▶ [What you will do]: Work out how many lines of the data hold the string "caption", and reply with that number alone.

▶ [Raw records]:
## START
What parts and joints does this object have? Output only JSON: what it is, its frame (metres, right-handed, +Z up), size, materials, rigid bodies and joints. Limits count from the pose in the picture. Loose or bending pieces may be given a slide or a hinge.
## END
## START
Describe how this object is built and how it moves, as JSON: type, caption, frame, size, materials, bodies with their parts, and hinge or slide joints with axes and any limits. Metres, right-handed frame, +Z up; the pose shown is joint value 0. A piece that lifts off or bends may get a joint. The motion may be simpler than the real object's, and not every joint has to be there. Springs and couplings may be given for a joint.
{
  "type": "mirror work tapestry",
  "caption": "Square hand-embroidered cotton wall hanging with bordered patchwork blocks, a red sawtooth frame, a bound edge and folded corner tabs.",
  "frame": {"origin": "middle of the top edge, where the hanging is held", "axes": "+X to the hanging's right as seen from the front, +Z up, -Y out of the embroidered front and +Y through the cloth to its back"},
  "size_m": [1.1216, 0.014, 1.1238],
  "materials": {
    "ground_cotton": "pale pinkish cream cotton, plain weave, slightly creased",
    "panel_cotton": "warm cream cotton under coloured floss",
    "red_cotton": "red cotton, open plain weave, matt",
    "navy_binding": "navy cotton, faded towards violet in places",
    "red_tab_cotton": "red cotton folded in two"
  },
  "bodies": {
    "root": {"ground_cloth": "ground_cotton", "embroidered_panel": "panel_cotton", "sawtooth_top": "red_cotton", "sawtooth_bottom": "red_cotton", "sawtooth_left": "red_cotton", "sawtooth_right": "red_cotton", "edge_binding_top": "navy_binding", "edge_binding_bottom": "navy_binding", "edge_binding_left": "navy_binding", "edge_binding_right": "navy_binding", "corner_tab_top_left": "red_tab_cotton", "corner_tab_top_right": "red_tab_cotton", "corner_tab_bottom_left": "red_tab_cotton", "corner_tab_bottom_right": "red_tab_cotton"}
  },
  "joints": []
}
## END
▶ [Full solution]: 2